Whether he was comforting an old friend or speaking his heart, nobody knows, but Expressions (1967) was his last recording and included elements from all his periods. Coltrane died at the top of his form when he passed away in 1967 at the age of 40. Though doctors said he died of liver cancer, his friends claimed that he had simply worn himself out. His creative flow had not dried up and it is reasonable to assume that, had he lived, he would have continued to explore new styles and techniques. As it was, he left a body of music that defined and shaped the shifting jazz styles of the period, as well as a reputation for difficult music and a dissipated lifestyle that con-firmed the non-jazz lover's worst—and inaccurate—fears about the music and its decadent influence on American culture.

—Frank A. Salamone

Further Reading:

Cole, Bill. John Coltrane. New York, Da Capo, 1993.

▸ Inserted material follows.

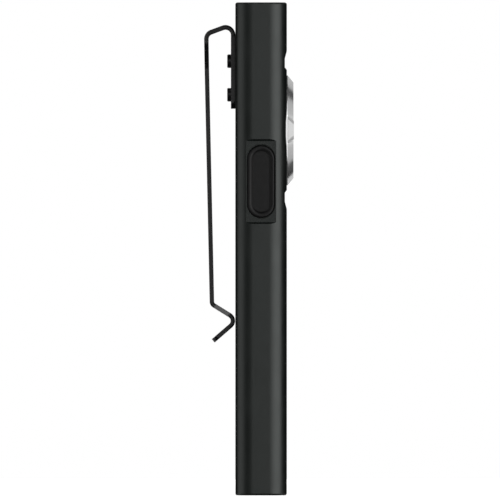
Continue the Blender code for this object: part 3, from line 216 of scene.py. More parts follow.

Kofsky, Frank. John Coltrane and the Jazz Revolution of the 1960s. New York, Pathfinder Press, 1998.

Nisenson, Eric. Ascension: John Coltrane and His Quest. New York, St. Martin's Press, 1993.

Porter, Lewis. John Coltrane: His Life and Music. Ann Arbor, University of Michigan Press, 1998.

Simpkins, Cuthbert Ormond. Coltrane: A Biography. New York, Black Classic Press, 1988.

Strickland, Edward. "What Coltrane Wanted." Atlantic Monthly. December 1987, 100-102.

Thomas, J. C. Chasin' the Train: The Music and Mystique of John Coltrane. New York, Da Capo Press, 1988.

Woodleck, Carl, editor. The John Coltrane Companion: Four Decades of Commentary. New York, Schrimmer Books, 1998.